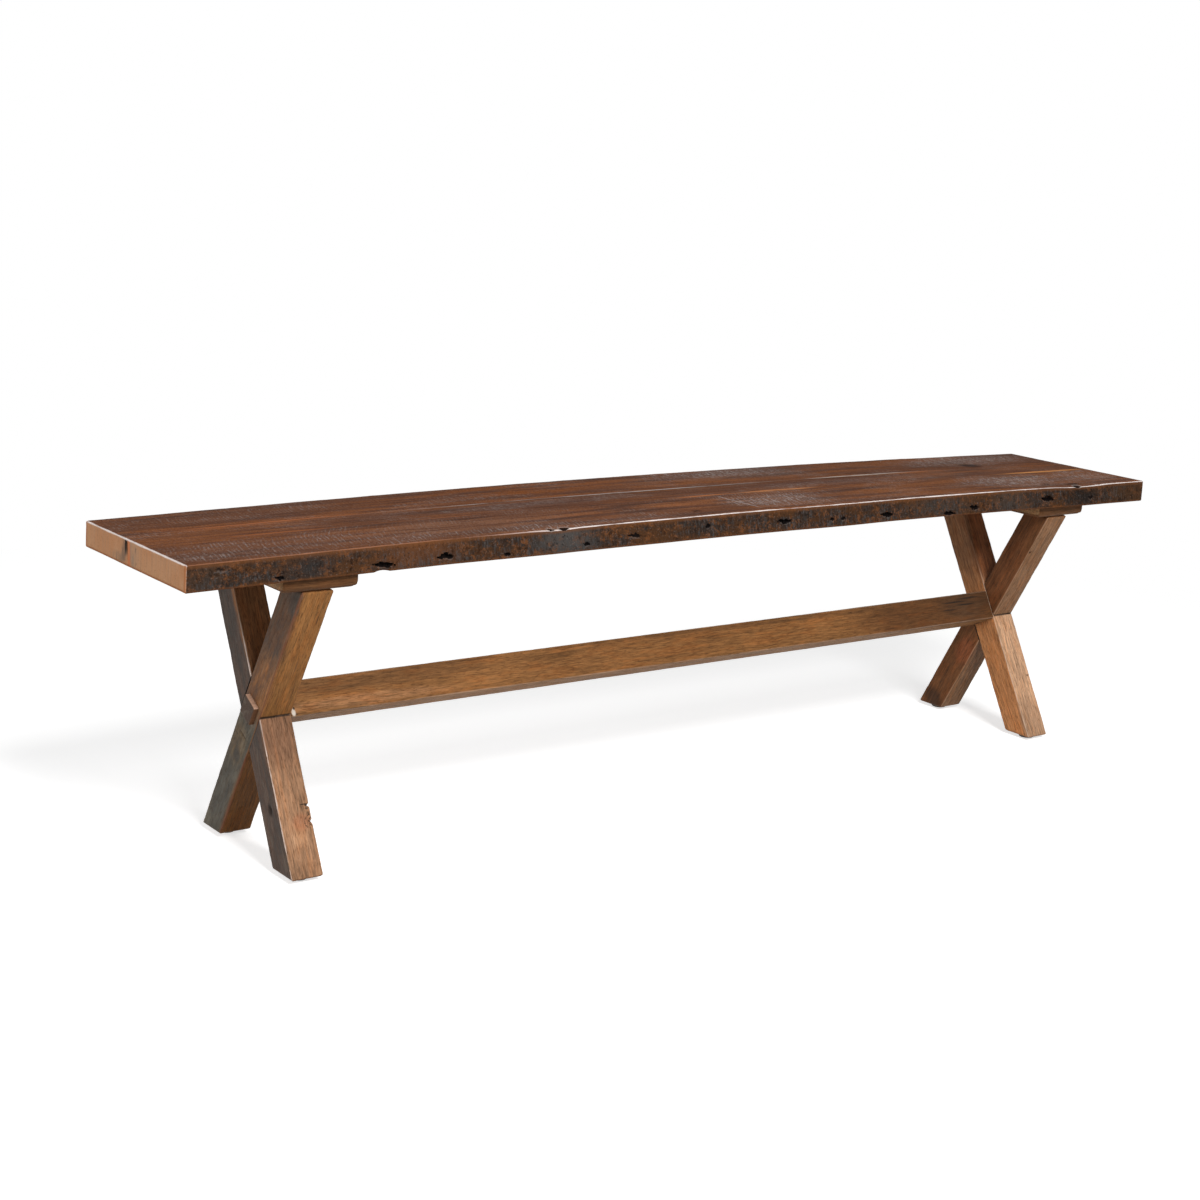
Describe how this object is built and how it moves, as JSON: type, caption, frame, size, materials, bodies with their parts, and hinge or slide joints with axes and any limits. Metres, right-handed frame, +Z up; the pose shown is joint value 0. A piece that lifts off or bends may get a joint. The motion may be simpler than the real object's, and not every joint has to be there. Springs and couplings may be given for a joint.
{
  "type": "rustic bench",
  "caption": "Backless rustic wooden bench: bowed seat of glued boards on half-lapped crossed-leg trestles joined by a square stretcher.",
  "frame": {"origin": "on the floor, under the middle of the seat's length and between the two crossings", "axes": "+Z up, +X along the seat, -Y towards the front edge of the seat"},
  "size_m": [1.829, 0.3224, 0.4559],
  "materials": {
    "seat_stain": "dark red-brown stain on sawn boards, with whitish saw marks and worn pale edges",
    "oak_oil": "mid-brown oiled oak with open grain and worn edges",
    "grey_oak": "oak gone grey-brown on its outer faces",
    "plug_grain": "dark end grain",
    "zinc_steel": "zinc-plated steel",
    "glide_nylon": "dark brown nylon"
  },
  "bodies": {
    "root": {"back_board": "seat_stain", "middle_board": "seat_stain", "front_board": "seat_stain", "left_cleat": "oak_oil", "right_cleat": "oak_oil", "left_inner_leg": "oak_oil", "left_outer_leg": "grey_oak", "right_inner_leg": "oak_oil", "right_outer_leg": "oak_oil", "stretcher": "oak_oil", "left_plug": "plug_grain", "right_plug": "plug_grain", "left_bolt": "zinc_steel", "right_bolt": "zinc_steel", "left_washer": "zinc_steel", "right_washer": "zinc_steel", "left_inner_leg_screw": "zinc_steel", "left_outer_leg_screw": "zinc_steel", "right_inner_leg_screw": "zinc_steel", "right_outer_leg_screw": "zinc_steel", "left_board_screw_1": "zinc_steel", "left_board_screw_2": "zinc_steel", "left_board_screw_3": "zinc_steel", "left_board_screw_4": "zinc_steel", "left_board_screw_5": "zinc_steel", "left_board_screw_6": "zinc_steel", "right_board_screw_1": "zinc_steel", "right_board_screw_2": "zinc_steel", "right_board_screw_3": "zinc_steel", "right_board_screw_4": "zinc_steel", "right_board_screw_5": "zinc_steel", "right_board_screw_6": "zinc_steel", "left_front_glide": "glide_nylon", "left_back_glide": "glide_nylon", "right_front_glide": "glide_nylon", "right_back_glide": "glide_nylon", "left_front_glide_nail": "zinc_steel", "left_back_glide_nail": "zinc_steel", "right_front_glide_nail": "zinc_steel", "right_back_glide_nail": "zinc_steel"}
  },
  "joints": []
}
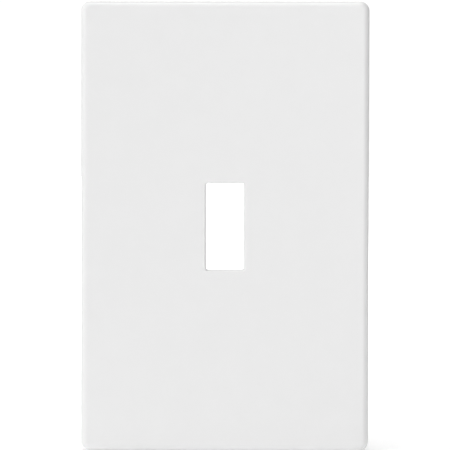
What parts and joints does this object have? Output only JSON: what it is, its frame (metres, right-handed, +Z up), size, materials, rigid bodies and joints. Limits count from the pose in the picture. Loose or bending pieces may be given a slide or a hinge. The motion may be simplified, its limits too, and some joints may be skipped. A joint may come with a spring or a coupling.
{
  "type": "wall plate cover",
  "caption": "Screwless toggle switch wall plate: a push-on rectangular cover with a toggle opening over a screwed mounting plate with snap arms.",
  "frame": {"origin": "middle of the plate on the wall surface, halfway between the two screws", "axes": "+Z up, as the plate hangs on the wall; +Y into the wall, so the cover faces -Y; +X to the right as seen from the front"},
  "size_m": [0.0794, 0.0169, 0.1238],
  "materials": {
    "cover_plastic": "white, fine satin gloss",
    "mounting_plastic": "natural white, matt moulded",
    "screw_steel": "zinc plated",
    "retainer_nylon": "natural nylon"
  },
  "bodies": {
    "cover": {"cover": "cover_plastic"},
    "mounting_plate": {"mounting_plate": "mounting_plastic"},
    "right_upper_snap": {"right_upper_snap": "mounting_plastic"},
    "right_lower_snap": {"right_lower_snap": "mounting_plastic"},
    "left_upper_snap": {"left_upper_snap": "mounting_plastic"},
    "left_lower_snap": {"left_lower_snap": "mounting_plastic"},
    "top_snap": {"top_snap": "mounting_plastic"},
    "bottom_snap": {"bottom_snap": "mounting_plastic"},
    "upper_screw": {"upper_screw": "screw_steel"},
    "lower_screw": {"lower_screw": "screw_steel"},
    "upper_retainer": {"upper_retainer": "retainer_nylon"},
    "lower_retainer": {"lower_retainer": "retainer_nylon"}
  },
  "joints": [
    {"name": "cover_release", "type": "slide", "parent": "mounting_plate", "child": "cover", "axis": [0, -1, 0], "range_m": [0, 0.02], "deforming": ["right_upper_snap", "right_lower_snap", "left_upper_snap", "left_lower_snap", "top_snap", "bottom_snap"]},
    {"name": "right_upper_snap_flex", "type": "hinge", "parent": "mounting_plate", "child": "right_upper_snap", "pos_m": [0.0351, -0.0024, 0.021], "axis": [0, -1, 0], "range_deg": [0, 2.5], "stiffness_Nm_per_rad": 0.33},
    {"name": "right_lower_snap_flex", "type": "hinge", "parent": "mounting_plate", "child": "right_lower_snap", "pos_m": [0.0351, -0.0024, -0.021], "axis": [0, 1, 0], "range_deg": [0, 2.5], "stiffness_Nm_per_rad": 0.33},
    {"name": "left_upper_snap_flex", "type": "hinge", "parent": "mounting_plate", "child": "left_upper_snap", "pos_m": [-0.0351, -0.0024, 0.021], "axis": [0, 1, 0], "range_deg": [0, 2.5], "stiffness_Nm_per_rad": 0.33},
    {"name": "left_lower_snap_flex", "type": "hinge", "parent": "mounting_plate", "child": "left_lower_snap", "pos_m": [-0.0351, -0.0024, -0.021], "axis": [0, -1, 0], "range_deg": [0, 2.5], "stiffness_Nm_per_rad": 0.33},
    {"name": "top_snap_flex", "type": "hinge", "parent": "mounting_plate", "child": "top_snap", "pos_m": [-0.015, -0.0024, 0.0571], "axis": [0, 1, 0], "range_deg": [0, 2.5], "stiffness_Nm_per_rad": 0.33},
    {"name": "bottom_snap_flex", "type": "hinge", "parent": "mounting_plate", "child": "bottom_snap", "pos_m": [0.015, -0.0024, -0.0571], "axis": [0, 1, 0], "range_deg": [0, 2.5], "stiffness_Nm_per_rad": 0.33},
    {"name": "upper_retainer_float", "type": "slide", "parent": "mounting_plate", "child": "upper_retainer", "axis": [0, -1, 0], "range_m": [0, 0.00079375]},
    {"name": "upper_screw_turn", "type": "hinge", "parent": "upper_retainer", "child": "upper_screw", "pos_m": [0, 0, 0.03016], "axis": [0, -1, 0], "range_deg": [0, 361]},
    {"name": "lower_retainer_float", "type": "slide", "parent": "mounting_plate", "child": "lower_retainer", "axis": [0, -1, 0], "range_m": [0, 0.00079375]},
    {"name": "lower_screw_turn", "type": "hinge", "parent": "lower_retainer", "child": "lower_screw", "pos_m": [0, 0, -0.03016], "axis": [0, -1, 0], "range_deg": [0, 361]}
  ],
  "couplings": [
    {"joint": "upper_screw_turn", "follows": "upper_retainer_float", "rad_per_m": 7915.8},
    {"joint": "lower_screw_turn", "follows": "lower_retainer_float", "rad_per_m": 7915.8}
  ]
}
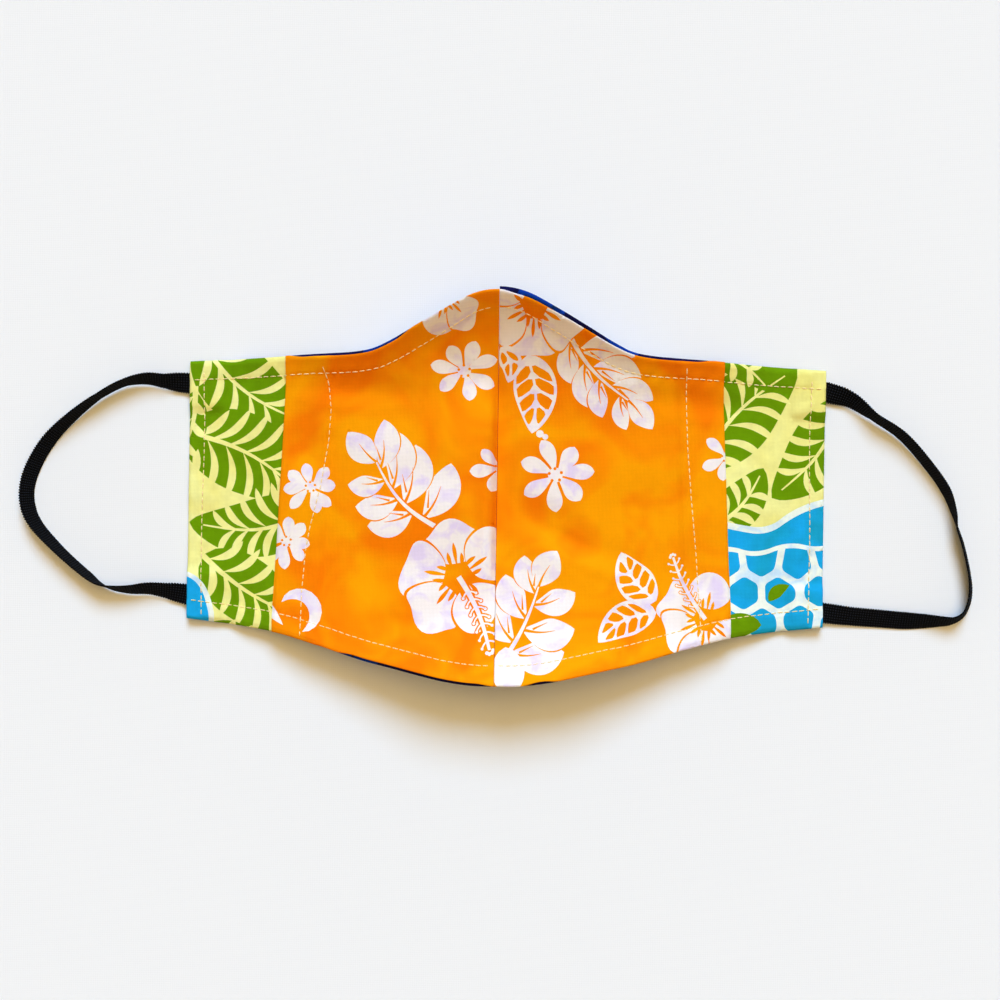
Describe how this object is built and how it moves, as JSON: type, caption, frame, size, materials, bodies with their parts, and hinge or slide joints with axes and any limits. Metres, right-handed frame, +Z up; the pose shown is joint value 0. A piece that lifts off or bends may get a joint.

-- -- --

GIVEN TASK
Set every line of the listing down word for word.

EXERCISE OUTPUT
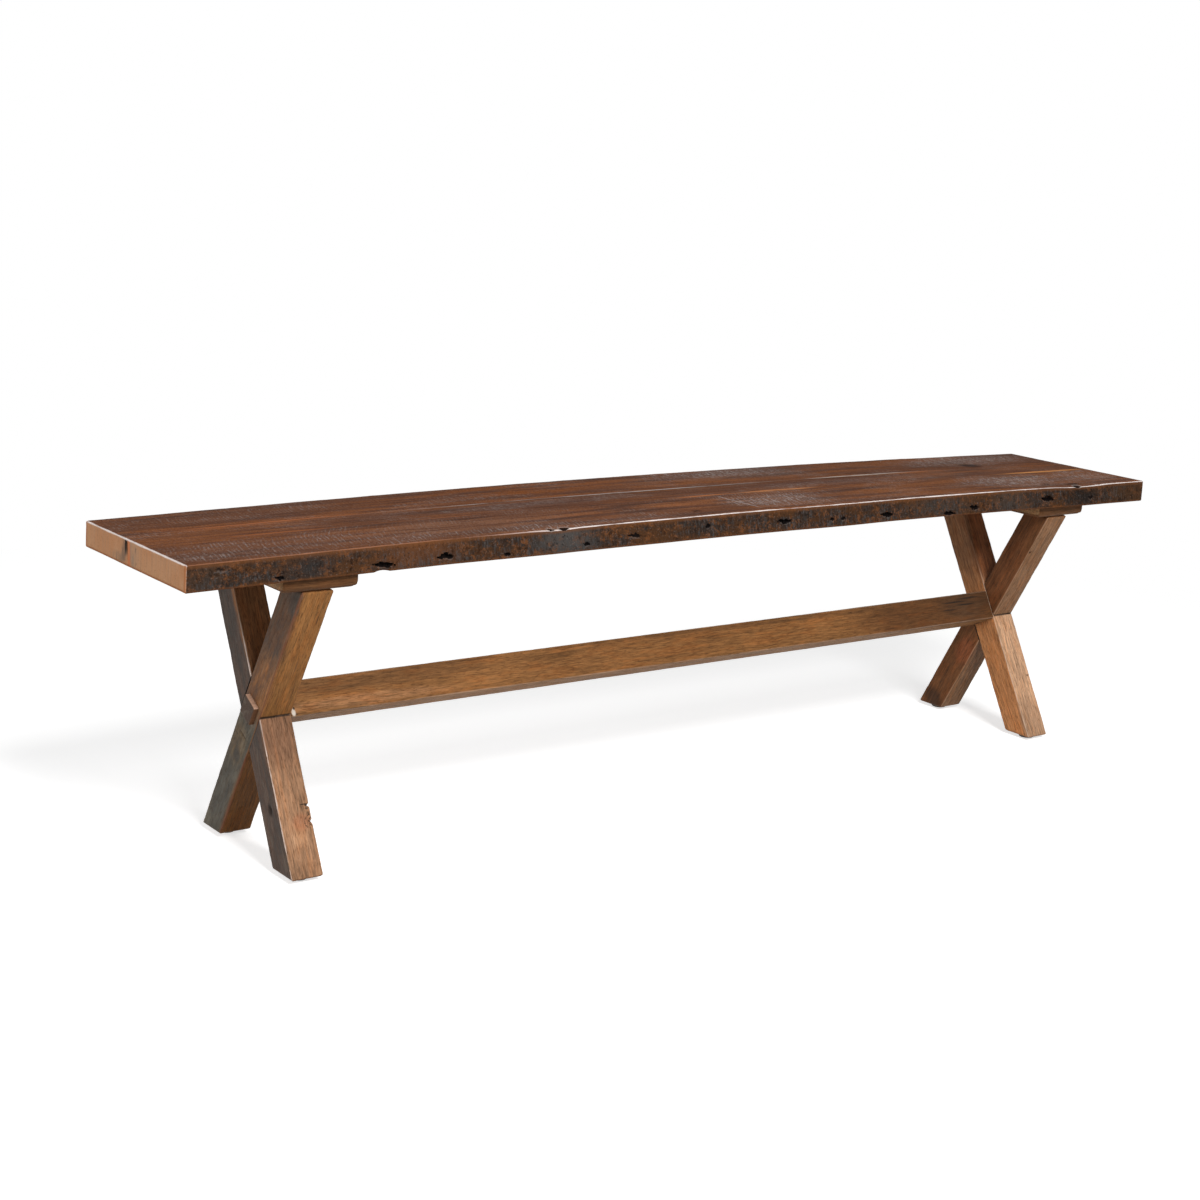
Describe how this object is built and how it moves, as JSON: type, caption, frame, size, materials, bodies with their parts, and hinge or slide joints with axes and any limits. Metres, right-handed frame, +Z up; the pose shown is joint value 0. A piece that lifts off or bends may get a joint. The motion may be simpler than the real object's, and not every joint has to be there. Springs and couplings may be given for a joint.
{
  "type": "rustic bench",
  "caption": "Backless rustic wooden bench: bowed seat of glued boards on half-lapped crossed-leg trestles joined by a square stretcher.",
  "frame": {"origin": "on the floor, under the middle of the seat's length and between the two crossings", "axes": "+Z up, +X along the seat, -Y towards the front edge of the seat"},
  "size_m": [1.829, 0.3224, 0.4559],
  "materials": {
    "seat_stain": "dark red-brown stain on sawn boards, with whitish saw marks and worn pale edges",
    "oak_oil": "mid-brown oiled oak with open grain and worn edges",
    "grey_oak": "oak gone grey-brown on its outer faces",
    "plug_grain": "dark end grain",
    "zinc_steel": "zinc-plated steel",
    "glide_nylon": "dark brown nylon"
  },
  "bodies": {
    "root": {"back_board": "seat_stain", "middle_board": "seat_stain", "front_board": "seat_stain", "left_cleat": "oak_oil", "right_cleat": "oak_oil", "left_inner_leg": "oak_oil", "left_outer_leg": "grey_oak", "right_inner_leg": "oak_oil", "right_outer_leg": "oak_oil", "stretcher": "oak_oil", "left_plug": "plug_grain", "right_plug": "plug_grain", "left_bolt": "zinc_steel", "right_bolt": "zinc_steel", "left_washer": "zinc_steel", "right_washer": "zinc_steel", "left_inner_leg_screw": "zinc_steel", "left_outer_leg_screw": "zinc_steel", "right_inner_leg_screw": "zinc_steel", "right_outer_leg_screw": "zinc_steel", "left_board_screw_1": "zinc_steel", "left_board_screw_2": "zinc_steel", "left_board_screw_3": "zinc_steel", "left_board_screw_4": "zinc_steel", "left_board_screw_5": "zinc_steel", "left_board_screw_6": "zinc_steel", "right_board_screw_1": "zinc_steel", "right_board_screw_2": "zinc_steel", "right_board_screw_3": "zinc_steel", "right_board_screw_4": "zinc_steel", "right_board_screw_5": "zinc_steel", "right_board_screw_6": "zinc_steel", "left_front_glide": "glide_nylon", "left_back_glide": "glide_nylon", "right_front_glide": "glide_nylon", "right_back_glide": "glide_nylon", "left_front_glide_nail": "zinc_steel", "left_back_glide_nail": "zinc_steel", "right_front_glide_nail": "zinc_steel", "right_back_glide_nail": "zinc_steel"}
  },
  "joints": []
}
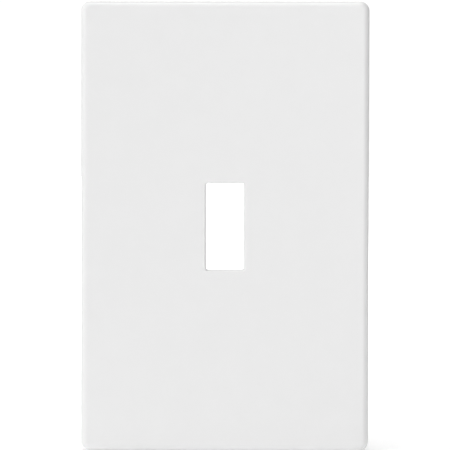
What parts and joints does this object have? Output only JSON: what it is, its frame (metres, right-handed, +Z up), size, materials, rigid bodies and joints. Limits count from the pose in the picture. Loose or bending pieces may be given a slide or a hinge. The motion may be simplified, its limits too, and some joints may be skipped. A joint may come with a spring or a coupling.
{
  "type": "wall plate cover",
  "caption": "Screwless toggle switch wall plate: a push-on rectangular cover with a toggle opening over a screwed mounting plate with snap arms.",
  "frame": {"origin": "middle of the plate on the wall surface, halfway between the two screws", "axes": "+Z up, as the plate hangs on the wall; +Y into the wall, so the cover faces -Y; +X to the right as seen from the front"},
  "size_m": [0.0794, 0.0169, 0.1238],
  "materials": {
    "cover_plastic": "white, fine satin gloss",
    "mounting_plastic": "natural white, matt moulded",
    "screw_steel": "zinc plated",
    "retainer_nylon": "natural nylon"
  },
  "bodies": {
    "cover": {"cover": "cover_plastic"},
    "mounting_plate": {"mounting_plate": "mounting_plastic"},
    "right_upper_snap": {"right_upper_snap": "mounting_plastic"},
    "right_lower_snap": {"right_lower_snap": "mounting_plastic"},
    "left_upper_snap": {"left_upper_snap": "mounting_plastic"},
    "left_lower_snap": {"left_lower_snap": "mounting_plastic"},
    "top_snap": {"top_snap": "mounting_plastic"},
    "bottom_snap": {"bottom_snap": "mounting_plastic"},
    "upper_screw": {"upper_screw": "screw_steel"},
    "lower_screw": {"lower_screw": "screw_steel"},
    "upper_retainer": {"upper_retainer": "retainer_nylon"},
    "lower_retainer": {"lower_retainer": "retainer_nylon"}
  },
  "joints": [
    {"name": "cover_release", "type": "slide", "parent": "mounting_plate", "child": "cover", "axis": [0, -1, 0], "range_m": [0, 0.02], "deforming": ["right_upper_snap", "right_lower_snap", "left_upper_snap", "left_lower_snap", "top_snap", "bottom_snap"]},
    {"name": "right_upper_snap_flex", "type": "hinge", "parent": "mounting_plate", "child": "right_upper_snap", "pos_m": [0.0351, -0.0024, 0.021], "axis": [0, -1, 0], "range_deg": [0, 2.5], "stiffness_Nm_per_rad": 0.33},
    {"name": "right_lower_snap_flex", "type": "hinge", "parent": "mounting_plate", "child": "right_lower_snap", "pos_m": [0.0351, -0.0024, -0.021], "axis": [0, 1, 0], "range_deg": [0, 2.5], "stiffness_Nm_per_rad": 0.33},
    {"name": "left_upper_snap_flex", "type": "hinge", "parent": "mounting_plate", "child": "left_upper_snap", "pos_m": [-0.0351, -0.0024, 0.021], "axis": [0, 1, 0], "range_deg": [0, 2.5], "stiffness_Nm_per_rad": 0.33},
    {"name": "left_lower_snap_flex", "type": "hinge", "parent": "mounting_plate", "child": "left_lower_snap", "pos_m": [-0.0351, -0.0024, -0.021], "axis": [0, -1, 0], "range_deg": [0, 2.5], "stiffness_Nm_per_rad": 0.33},
    {"name": "top_snap_flex", "type": "hinge", "parent": "mounting_plate", "child": "top_snap", "pos_m": [-0.015, -0.0024, 0.0571], "axis": [0, 1, 0], "range_deg": [0, 2.5], "stiffness_Nm_per_rad": 0.33},
    {"name": "bottom_snap_flex", "type": "hinge", "parent": "mounting_plate", "child": "bottom_snap", "pos_m": [0.015, -0.0024, -0.0571], "axis": [0, 1, 0], "range_deg": [0, 2.5], "stiffness_Nm_per_rad": 0.33},
    {"name": "upper_retainer_float", "type": "slide", "parent": "mounting_plate", "child": "upper_retainer", "axis": [0, -1, 0], "range_m": [0, 0.00079375]},
    {"name": "upper_screw_turn", "type": "hinge", "parent": "upper_retainer", "child": "upper_screw", "pos_m": [0, 0, 0.03016], "axis": [0, -1, 0], "range_deg": [0, 361]},
    {"name": "lower_retainer_float", "type": "slide", "parent": "mounting_plate", "child": "lower_retainer", "axis": [0, -1, 0], "range_m": [0, 0.00079375]},
    {"name": "lower_screw_turn", "type": "hinge", "parent": "lower_retainer", "child": "lower_screw", "pos_m": [0, 0, -0.03016], "axis": [0, -1, 0], "range_deg": [0, 361]}
  ],
  "couplings": [
    {"joint": "upper_screw_turn", "follows": "upper_retainer_float", "rad_per_m": 7915.8},
    {"joint": "lower_screw_turn", "follows": "lower_retainer_float", "rad_per_m": 7915.8}
  ]
}
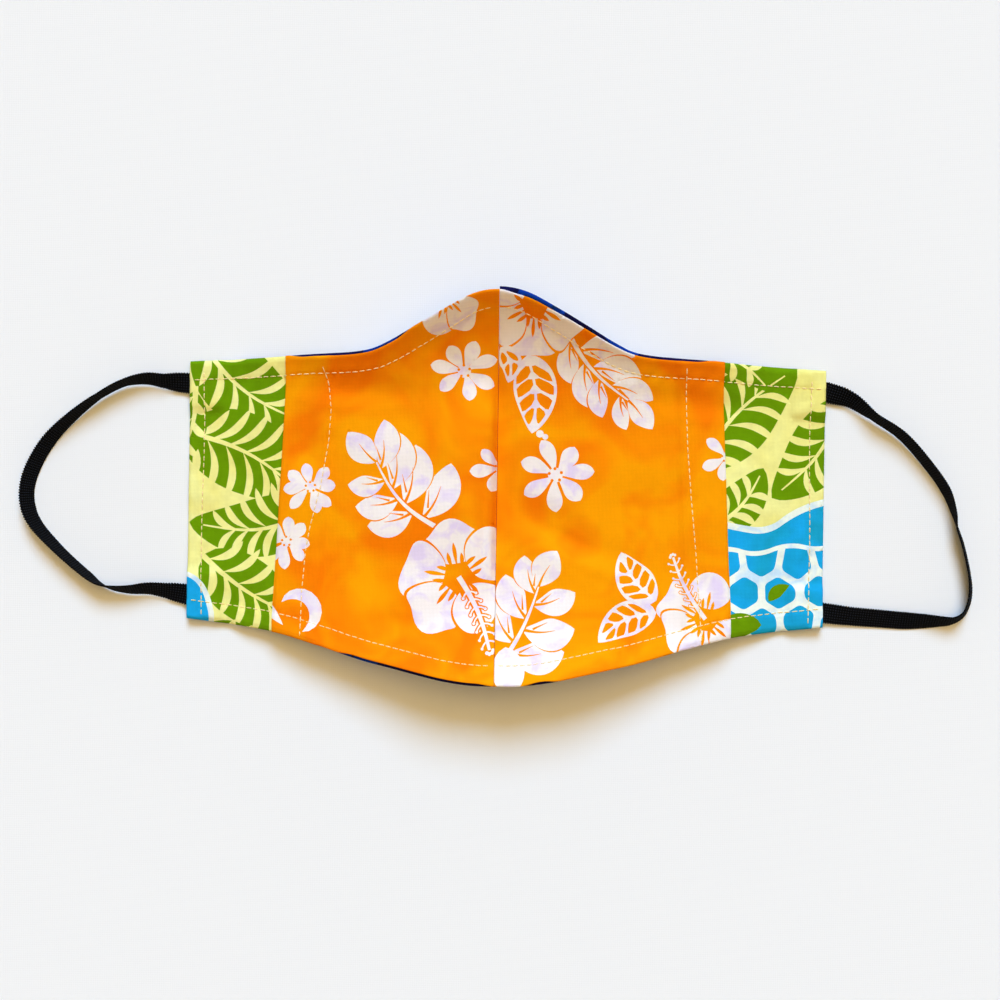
Describe how this object is built and how it moves, as JSON: type, caption, frame, size, materials, bodies with their parts, and hinge or slide joints with axes and any limits. Metres, right-handed frame, +Z up; the pose shown is joint value 0. A piece that lifts off or bends may get a joint.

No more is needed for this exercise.